**WHAT YOU SHOULD DO**
The first line to copy is the one with "Turn this picture"; the last is the one with "const TENON_LENGTH = 11;". Copy each line in that range exactly, leaving out all others.

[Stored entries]
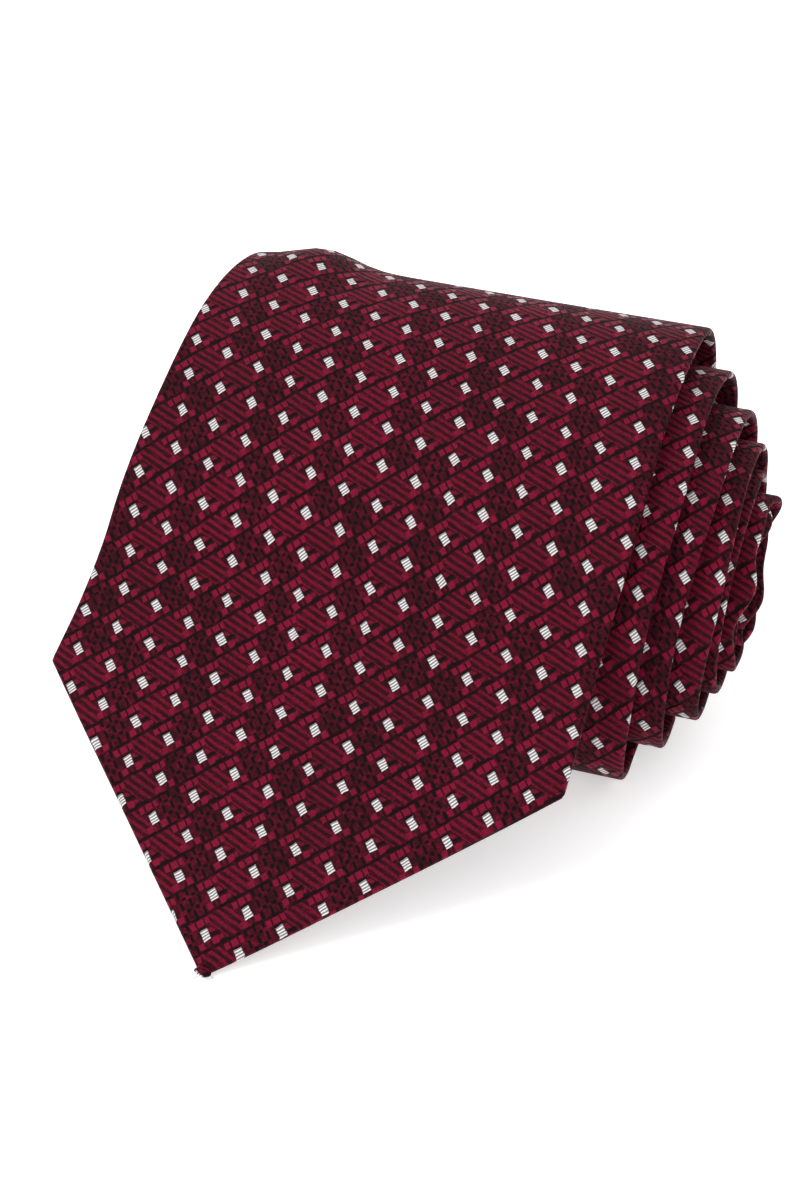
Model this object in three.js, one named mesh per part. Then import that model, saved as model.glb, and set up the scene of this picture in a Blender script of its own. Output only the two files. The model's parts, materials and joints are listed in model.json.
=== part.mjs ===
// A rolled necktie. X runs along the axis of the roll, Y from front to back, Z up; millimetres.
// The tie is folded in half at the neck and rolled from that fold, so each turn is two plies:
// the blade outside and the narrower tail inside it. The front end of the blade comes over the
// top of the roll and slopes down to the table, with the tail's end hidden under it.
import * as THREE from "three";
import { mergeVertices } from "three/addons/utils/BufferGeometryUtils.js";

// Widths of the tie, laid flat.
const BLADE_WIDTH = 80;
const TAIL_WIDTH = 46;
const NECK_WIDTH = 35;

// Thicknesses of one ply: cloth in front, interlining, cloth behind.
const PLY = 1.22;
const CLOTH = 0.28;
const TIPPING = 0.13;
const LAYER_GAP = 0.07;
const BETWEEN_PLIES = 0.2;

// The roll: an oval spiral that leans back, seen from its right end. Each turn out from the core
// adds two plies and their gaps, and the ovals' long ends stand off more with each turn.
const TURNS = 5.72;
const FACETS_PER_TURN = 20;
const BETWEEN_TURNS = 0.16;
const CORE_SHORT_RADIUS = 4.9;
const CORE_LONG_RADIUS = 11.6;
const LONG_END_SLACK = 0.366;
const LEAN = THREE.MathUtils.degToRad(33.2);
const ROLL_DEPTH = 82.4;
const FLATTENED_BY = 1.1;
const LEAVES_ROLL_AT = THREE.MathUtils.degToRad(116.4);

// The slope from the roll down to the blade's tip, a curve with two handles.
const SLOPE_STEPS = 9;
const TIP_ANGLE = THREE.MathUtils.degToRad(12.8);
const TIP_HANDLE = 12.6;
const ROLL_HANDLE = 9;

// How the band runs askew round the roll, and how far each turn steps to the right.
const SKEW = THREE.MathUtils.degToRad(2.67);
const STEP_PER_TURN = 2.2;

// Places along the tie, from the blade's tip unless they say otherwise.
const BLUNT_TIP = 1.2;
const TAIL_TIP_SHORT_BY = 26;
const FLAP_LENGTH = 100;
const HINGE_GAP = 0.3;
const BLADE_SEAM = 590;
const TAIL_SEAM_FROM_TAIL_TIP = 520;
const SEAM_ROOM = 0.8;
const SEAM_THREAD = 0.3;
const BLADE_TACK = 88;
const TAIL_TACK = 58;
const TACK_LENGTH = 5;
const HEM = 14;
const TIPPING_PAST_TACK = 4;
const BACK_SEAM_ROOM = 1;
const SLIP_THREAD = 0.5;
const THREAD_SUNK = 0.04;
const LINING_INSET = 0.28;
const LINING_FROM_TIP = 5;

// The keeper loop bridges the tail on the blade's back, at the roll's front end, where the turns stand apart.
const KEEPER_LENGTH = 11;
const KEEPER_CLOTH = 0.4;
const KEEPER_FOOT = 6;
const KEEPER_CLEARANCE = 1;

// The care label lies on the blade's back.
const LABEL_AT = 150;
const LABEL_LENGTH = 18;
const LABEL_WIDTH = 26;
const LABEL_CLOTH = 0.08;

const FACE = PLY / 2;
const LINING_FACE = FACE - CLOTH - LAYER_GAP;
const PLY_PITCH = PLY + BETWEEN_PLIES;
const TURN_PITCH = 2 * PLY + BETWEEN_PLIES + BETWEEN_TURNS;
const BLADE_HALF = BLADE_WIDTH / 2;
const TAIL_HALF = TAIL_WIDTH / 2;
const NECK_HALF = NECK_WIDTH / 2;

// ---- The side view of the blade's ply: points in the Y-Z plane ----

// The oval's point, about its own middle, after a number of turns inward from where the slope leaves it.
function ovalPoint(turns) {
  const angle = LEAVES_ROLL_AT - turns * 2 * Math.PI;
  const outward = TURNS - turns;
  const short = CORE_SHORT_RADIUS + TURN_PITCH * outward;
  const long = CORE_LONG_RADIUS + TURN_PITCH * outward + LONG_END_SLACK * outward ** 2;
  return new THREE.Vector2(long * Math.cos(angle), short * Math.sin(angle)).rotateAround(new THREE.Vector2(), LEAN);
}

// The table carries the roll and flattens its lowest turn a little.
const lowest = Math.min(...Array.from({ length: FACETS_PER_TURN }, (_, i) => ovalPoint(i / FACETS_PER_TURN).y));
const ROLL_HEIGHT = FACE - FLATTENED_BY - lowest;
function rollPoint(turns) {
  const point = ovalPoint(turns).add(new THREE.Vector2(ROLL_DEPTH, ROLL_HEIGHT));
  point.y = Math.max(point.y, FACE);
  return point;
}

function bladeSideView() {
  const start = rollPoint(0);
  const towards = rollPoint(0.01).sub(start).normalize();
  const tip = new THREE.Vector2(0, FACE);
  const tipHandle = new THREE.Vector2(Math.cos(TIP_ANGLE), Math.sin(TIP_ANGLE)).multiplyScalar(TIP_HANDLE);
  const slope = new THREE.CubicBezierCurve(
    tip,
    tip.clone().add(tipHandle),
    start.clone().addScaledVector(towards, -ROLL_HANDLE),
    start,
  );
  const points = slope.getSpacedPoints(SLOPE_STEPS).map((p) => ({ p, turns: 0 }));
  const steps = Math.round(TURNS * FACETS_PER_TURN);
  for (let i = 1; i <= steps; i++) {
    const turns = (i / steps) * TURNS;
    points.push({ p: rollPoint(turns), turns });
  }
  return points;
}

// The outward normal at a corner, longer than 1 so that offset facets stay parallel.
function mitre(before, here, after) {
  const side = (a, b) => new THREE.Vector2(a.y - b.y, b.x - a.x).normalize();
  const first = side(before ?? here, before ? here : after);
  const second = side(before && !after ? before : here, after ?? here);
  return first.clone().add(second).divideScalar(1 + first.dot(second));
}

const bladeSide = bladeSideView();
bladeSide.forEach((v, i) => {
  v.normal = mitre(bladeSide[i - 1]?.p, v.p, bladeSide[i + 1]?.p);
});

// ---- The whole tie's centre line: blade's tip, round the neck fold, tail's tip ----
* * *
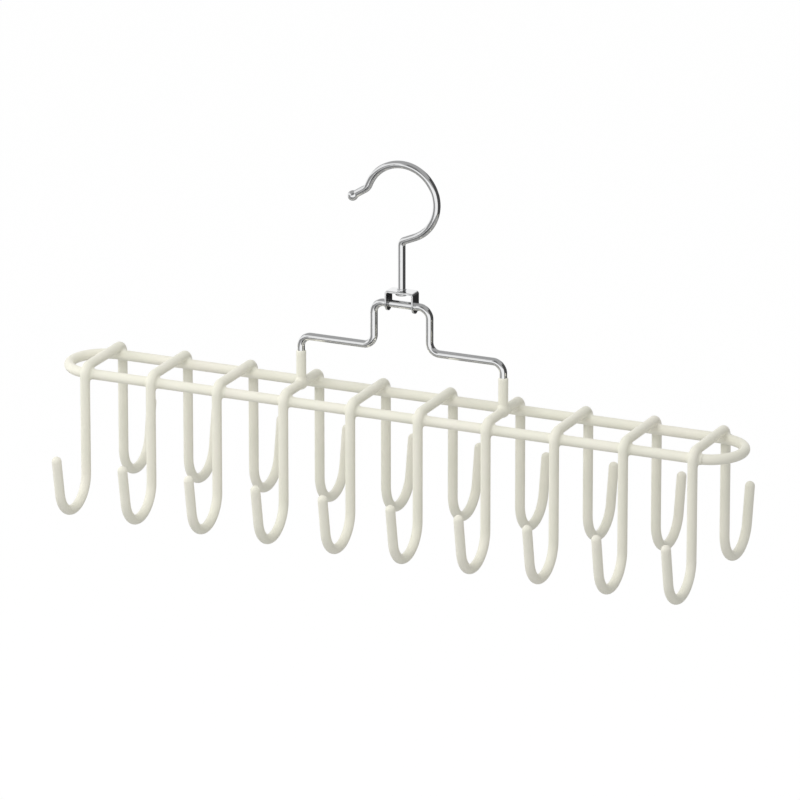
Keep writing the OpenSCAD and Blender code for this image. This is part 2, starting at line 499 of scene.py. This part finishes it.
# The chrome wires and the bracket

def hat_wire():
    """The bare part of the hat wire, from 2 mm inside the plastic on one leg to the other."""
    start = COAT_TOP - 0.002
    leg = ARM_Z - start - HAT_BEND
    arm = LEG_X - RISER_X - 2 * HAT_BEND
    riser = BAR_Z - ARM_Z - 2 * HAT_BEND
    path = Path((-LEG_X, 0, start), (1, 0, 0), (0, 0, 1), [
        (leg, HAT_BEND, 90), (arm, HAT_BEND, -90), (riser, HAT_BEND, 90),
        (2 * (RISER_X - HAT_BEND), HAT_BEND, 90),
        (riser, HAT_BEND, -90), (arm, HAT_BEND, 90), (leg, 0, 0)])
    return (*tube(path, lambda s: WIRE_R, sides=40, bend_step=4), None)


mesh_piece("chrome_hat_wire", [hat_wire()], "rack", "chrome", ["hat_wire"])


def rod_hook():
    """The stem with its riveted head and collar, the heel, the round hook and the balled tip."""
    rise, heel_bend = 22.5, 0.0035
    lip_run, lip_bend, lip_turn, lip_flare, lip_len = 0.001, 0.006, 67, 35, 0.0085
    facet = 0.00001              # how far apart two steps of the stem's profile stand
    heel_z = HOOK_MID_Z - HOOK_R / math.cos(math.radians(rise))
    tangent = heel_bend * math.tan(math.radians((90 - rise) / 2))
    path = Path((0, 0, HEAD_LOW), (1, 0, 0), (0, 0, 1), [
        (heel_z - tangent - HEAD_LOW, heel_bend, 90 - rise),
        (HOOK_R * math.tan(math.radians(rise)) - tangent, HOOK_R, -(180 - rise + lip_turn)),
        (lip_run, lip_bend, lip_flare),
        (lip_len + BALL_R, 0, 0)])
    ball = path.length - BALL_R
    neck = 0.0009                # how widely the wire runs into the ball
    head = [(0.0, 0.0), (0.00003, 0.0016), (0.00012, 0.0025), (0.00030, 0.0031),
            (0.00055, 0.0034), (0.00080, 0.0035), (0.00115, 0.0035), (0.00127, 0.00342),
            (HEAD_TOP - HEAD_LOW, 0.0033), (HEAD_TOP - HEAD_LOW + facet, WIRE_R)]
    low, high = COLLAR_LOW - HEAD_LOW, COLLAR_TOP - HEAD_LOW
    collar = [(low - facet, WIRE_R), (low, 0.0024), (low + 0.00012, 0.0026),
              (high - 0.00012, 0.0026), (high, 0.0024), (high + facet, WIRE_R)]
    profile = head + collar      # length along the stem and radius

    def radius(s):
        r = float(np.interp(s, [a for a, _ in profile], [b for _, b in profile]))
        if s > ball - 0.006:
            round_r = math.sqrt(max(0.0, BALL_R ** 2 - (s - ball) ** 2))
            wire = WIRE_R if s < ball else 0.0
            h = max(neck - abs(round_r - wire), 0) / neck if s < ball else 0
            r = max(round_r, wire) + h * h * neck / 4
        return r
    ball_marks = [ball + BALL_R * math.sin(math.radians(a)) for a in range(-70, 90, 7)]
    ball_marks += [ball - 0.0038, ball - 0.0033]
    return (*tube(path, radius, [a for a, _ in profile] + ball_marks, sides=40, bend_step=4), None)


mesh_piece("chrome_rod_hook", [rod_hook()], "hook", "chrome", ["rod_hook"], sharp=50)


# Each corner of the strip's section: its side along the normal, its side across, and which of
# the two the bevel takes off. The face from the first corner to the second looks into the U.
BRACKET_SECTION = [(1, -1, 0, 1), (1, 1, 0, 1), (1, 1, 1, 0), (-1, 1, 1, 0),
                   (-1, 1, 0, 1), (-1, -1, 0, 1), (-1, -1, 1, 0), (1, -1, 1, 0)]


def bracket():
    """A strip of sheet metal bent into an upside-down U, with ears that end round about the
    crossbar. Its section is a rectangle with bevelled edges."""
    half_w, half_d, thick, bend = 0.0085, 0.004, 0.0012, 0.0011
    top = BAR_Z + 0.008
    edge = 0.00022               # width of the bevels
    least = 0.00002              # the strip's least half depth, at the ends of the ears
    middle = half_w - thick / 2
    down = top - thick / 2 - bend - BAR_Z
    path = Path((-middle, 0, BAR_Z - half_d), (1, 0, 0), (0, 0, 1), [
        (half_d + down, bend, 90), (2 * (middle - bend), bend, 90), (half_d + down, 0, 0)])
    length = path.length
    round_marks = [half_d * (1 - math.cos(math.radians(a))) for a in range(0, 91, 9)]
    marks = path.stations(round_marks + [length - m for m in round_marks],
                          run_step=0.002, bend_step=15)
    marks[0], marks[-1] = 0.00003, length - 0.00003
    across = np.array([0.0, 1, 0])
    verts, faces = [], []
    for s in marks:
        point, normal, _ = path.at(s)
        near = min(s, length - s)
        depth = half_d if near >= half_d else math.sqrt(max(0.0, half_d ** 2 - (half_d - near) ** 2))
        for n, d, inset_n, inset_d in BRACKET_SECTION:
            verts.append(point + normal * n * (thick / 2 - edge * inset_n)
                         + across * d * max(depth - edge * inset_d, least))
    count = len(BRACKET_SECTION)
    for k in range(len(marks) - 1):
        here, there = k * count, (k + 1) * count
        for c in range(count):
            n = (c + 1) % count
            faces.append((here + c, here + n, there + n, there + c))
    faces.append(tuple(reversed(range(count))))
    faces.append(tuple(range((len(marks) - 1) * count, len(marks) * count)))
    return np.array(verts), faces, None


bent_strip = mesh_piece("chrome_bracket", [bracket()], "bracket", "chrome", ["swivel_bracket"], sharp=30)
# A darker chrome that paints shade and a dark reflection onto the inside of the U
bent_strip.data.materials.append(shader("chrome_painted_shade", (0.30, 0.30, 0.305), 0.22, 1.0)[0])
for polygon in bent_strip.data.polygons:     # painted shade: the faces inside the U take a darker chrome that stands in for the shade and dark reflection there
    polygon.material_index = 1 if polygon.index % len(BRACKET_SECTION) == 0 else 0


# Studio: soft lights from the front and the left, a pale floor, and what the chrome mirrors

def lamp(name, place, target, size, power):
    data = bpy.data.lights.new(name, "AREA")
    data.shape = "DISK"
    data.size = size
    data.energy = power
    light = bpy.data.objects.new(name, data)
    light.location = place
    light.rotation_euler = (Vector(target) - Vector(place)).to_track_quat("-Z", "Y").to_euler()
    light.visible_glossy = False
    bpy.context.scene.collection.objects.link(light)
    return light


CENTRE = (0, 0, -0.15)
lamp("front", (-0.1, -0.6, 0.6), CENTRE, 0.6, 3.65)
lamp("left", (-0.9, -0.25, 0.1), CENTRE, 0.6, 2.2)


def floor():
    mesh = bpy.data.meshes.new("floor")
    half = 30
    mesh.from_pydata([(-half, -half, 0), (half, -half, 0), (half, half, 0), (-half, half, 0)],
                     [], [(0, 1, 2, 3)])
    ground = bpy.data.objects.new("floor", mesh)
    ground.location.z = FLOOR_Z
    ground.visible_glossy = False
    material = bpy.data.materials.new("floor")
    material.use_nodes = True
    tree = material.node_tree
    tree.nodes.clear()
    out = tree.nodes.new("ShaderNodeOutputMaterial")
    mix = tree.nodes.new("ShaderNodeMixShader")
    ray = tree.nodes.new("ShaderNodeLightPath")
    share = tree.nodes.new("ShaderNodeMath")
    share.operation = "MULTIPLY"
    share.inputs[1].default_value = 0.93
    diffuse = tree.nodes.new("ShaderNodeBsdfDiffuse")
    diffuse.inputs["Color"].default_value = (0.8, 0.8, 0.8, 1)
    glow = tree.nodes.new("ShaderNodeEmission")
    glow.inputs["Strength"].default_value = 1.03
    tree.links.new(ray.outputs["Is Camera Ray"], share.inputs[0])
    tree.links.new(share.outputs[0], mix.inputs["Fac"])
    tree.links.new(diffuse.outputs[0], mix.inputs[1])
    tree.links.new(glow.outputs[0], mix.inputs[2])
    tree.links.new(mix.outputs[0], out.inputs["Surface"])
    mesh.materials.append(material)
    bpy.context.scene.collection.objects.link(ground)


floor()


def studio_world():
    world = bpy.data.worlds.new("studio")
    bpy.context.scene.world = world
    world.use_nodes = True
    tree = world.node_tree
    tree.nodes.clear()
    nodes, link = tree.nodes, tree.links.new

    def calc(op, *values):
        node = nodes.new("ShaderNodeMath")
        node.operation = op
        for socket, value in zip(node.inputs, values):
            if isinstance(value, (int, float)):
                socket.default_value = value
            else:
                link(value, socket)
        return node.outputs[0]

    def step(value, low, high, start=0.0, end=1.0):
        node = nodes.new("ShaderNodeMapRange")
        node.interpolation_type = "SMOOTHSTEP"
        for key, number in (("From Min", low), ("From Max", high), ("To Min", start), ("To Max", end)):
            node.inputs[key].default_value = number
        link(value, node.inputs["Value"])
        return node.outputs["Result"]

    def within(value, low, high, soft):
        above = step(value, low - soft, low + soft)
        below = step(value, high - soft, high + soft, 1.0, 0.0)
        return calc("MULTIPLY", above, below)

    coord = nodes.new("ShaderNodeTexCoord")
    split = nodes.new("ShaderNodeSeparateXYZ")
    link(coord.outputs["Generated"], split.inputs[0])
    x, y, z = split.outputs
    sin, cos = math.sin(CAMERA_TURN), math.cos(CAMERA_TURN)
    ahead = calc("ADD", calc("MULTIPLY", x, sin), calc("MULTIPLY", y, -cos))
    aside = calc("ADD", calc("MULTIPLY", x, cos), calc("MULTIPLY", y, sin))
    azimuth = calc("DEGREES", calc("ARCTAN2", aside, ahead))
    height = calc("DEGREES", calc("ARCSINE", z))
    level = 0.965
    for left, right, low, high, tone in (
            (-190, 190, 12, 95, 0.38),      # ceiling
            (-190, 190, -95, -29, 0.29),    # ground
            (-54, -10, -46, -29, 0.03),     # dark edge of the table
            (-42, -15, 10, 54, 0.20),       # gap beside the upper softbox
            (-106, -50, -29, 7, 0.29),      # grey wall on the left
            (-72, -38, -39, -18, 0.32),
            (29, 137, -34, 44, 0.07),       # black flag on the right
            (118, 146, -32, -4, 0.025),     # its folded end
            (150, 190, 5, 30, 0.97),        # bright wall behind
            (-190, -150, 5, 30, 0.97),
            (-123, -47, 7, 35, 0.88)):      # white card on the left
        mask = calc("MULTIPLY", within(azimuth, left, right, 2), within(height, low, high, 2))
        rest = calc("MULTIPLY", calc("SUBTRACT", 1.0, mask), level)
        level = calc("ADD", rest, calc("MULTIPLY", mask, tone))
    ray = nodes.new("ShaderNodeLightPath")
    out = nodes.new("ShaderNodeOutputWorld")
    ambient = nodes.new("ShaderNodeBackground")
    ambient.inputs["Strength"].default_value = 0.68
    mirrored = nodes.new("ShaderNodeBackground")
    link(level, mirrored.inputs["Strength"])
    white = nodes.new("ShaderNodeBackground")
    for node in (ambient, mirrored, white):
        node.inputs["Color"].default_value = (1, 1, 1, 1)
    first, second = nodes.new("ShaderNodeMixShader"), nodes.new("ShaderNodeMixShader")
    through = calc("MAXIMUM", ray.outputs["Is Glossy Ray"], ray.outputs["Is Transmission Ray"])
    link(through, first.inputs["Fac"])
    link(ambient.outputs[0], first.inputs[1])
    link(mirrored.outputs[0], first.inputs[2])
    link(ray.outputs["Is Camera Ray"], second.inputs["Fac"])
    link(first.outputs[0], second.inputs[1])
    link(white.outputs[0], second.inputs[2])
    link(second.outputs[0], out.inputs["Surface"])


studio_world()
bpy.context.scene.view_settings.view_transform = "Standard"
--
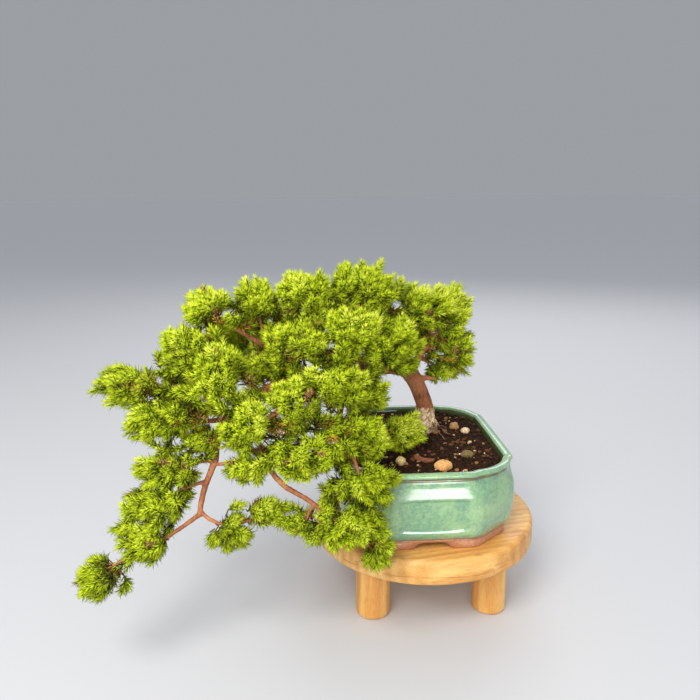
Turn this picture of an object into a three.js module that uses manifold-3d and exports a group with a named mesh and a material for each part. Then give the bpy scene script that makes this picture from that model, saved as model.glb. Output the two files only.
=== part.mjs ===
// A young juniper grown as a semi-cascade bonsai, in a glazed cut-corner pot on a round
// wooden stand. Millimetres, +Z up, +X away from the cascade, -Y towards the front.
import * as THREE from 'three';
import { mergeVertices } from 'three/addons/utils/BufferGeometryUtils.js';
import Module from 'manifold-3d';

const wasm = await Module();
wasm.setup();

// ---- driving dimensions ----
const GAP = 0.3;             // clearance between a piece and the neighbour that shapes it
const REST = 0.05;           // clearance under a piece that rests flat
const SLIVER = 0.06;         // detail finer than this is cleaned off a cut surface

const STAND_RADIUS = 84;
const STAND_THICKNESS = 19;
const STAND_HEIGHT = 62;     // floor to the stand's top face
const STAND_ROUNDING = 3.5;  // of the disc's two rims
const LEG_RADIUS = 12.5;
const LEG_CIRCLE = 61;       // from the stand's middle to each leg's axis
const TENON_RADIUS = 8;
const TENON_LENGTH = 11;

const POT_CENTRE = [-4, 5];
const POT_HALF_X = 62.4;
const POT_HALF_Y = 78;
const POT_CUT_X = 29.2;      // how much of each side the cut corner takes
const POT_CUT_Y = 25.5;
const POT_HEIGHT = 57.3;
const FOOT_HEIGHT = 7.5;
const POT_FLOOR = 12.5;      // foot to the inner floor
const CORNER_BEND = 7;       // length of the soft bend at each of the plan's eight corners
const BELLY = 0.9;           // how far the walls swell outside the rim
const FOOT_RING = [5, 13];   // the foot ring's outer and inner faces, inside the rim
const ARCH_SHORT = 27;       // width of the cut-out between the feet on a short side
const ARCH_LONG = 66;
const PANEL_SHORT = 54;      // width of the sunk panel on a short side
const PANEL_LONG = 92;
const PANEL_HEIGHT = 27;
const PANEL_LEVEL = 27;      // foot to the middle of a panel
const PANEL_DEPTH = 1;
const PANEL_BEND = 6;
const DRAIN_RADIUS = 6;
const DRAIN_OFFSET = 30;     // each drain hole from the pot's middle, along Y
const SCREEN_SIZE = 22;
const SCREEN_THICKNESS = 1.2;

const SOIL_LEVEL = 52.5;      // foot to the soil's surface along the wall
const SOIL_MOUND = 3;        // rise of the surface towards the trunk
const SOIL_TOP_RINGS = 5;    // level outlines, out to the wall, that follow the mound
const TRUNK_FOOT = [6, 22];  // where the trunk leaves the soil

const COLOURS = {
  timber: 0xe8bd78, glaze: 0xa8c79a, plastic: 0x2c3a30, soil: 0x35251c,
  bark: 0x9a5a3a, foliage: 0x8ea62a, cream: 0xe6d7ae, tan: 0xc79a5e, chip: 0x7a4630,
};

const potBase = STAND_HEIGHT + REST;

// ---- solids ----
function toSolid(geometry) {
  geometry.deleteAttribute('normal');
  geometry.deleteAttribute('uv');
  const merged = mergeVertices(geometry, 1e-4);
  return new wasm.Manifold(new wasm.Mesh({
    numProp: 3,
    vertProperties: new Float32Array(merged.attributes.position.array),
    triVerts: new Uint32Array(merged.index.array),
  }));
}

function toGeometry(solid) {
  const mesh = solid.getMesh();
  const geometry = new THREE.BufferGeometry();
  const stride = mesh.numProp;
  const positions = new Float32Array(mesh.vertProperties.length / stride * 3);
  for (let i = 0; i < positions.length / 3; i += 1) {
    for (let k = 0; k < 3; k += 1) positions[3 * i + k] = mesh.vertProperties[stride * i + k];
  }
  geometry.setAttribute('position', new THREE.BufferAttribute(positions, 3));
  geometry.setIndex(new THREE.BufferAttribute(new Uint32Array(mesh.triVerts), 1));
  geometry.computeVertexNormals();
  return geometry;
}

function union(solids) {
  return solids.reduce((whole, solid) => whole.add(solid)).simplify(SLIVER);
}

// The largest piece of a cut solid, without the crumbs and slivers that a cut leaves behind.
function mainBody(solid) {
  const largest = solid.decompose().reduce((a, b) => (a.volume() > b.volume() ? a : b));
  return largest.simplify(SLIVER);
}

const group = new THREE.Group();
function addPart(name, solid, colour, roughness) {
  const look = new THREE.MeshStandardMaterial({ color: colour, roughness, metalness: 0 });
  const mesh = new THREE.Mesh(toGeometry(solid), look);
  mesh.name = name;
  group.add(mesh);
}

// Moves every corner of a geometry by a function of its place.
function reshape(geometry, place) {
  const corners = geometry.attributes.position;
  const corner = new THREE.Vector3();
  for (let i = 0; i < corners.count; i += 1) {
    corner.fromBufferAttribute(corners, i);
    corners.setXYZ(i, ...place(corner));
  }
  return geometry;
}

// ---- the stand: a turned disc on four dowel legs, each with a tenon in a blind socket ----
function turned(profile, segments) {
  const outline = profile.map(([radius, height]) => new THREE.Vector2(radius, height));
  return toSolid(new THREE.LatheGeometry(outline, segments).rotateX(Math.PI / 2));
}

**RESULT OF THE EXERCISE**
Turn this picture of an object into a three.js module that uses manifold-3d and exports a group with a named mesh and a material for each part. Then give the bpy scene script that makes this picture from that model, saved as model.glb. Output the two files only.
=== part.mjs ===
// A young juniper grown as a semi-cascade bonsai, in a glazed cut-corner pot on a round
// wooden stand. Millimetres, +Z up, +X away from the cascade, -Y towards the front.
import * as THREE from 'three';
import { mergeVertices } from 'three/addons/utils/BufferGeometryUtils.js';
import Module from 'manifold-3d';

const wasm = await Module();
wasm.setup();

// ---- driving dimensions ----
const GAP = 0.3;             // clearance between a piece and the neighbour that shapes it
const REST = 0.05;           // clearance under a piece that rests flat
const SLIVER = 0.06;         // detail finer than this is cleaned off a cut surface

const STAND_RADIUS = 84;
const STAND_THICKNESS = 19;
const STAND_HEIGHT = 62;     // floor to the stand's top face
const STAND_ROUNDING = 3.5;  // of the disc's two rims
const LEG_RADIUS = 12.5;
const LEG_CIRCLE = 61;       // from the stand's middle to each leg's axis
const TENON_RADIUS = 8;
const TENON_LENGTH = 11;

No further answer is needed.